After the appraisal is complete, title work has been returned (this is something your realtor and lender will help you line up), and once all items have been approved by the underwriter, your loan gets approved and moves on to closing. In the real estate industry this is often called the “clear to close”.

 

Step 5: Closing:

From the execution of your contract to the closing table, it generally takes anywhere from 30-45 days depending on the scenario.

Once the loan has been approved and sent to the closing department, you, the seller, and the title company will schedule a time and place to sign the closing documents. Among the many documents is one called the Closing Disclosure (CD). The CD is a highly important document that will have the details of your loan broken out line by line to include items like your final payment, interest rate and total cash due at closing.

Your Loan Officer should review the Closing Disclosure with you prior to the closing date to avoid any surprises. The initial closing disclosure will be available no less than 3 days prior to the close date.

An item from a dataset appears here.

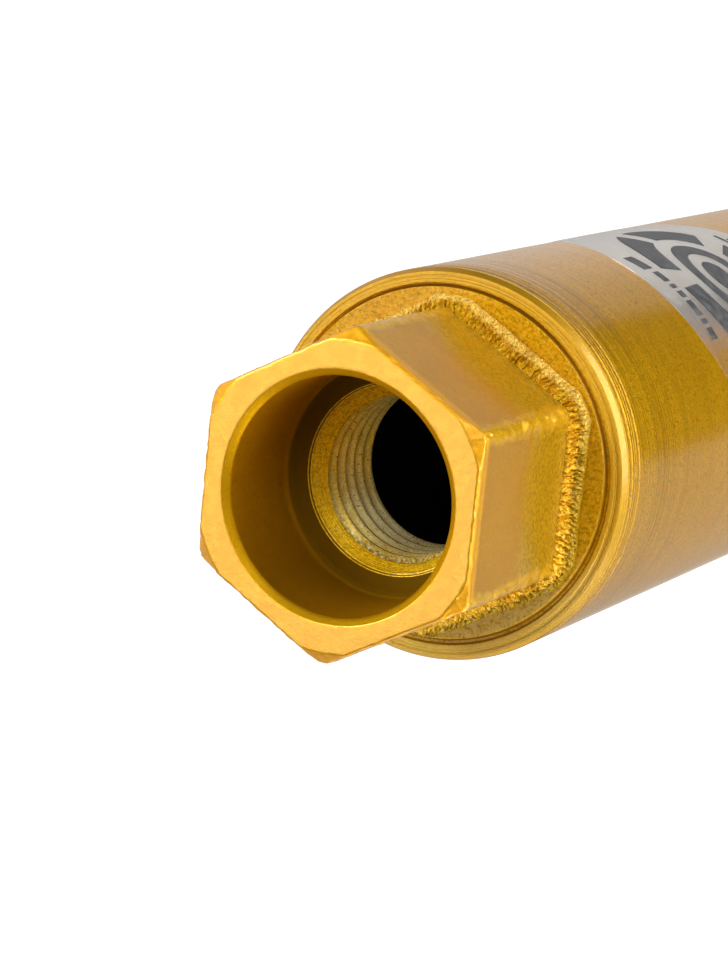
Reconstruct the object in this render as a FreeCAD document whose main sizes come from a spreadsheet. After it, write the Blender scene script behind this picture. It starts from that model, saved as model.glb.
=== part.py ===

Once closing day arrives, you will likely meet at the title company or attorney to sign all of the paperwork. Many of the pages are disclaimers or items saying that you’ll correct any issues if the lender or title company missed something, but other documents are very important like the deed, transfer of title and mortgage note. Once the documents are signed, the title company or attorney will send them to the lender for “funding approval”. Once the lender affirms all documents were executed properly, your loan will get funded and you’ll get the keys to your home. Sometimes you can get the keys very quickly after closing while in some scenarios it may be a few hours.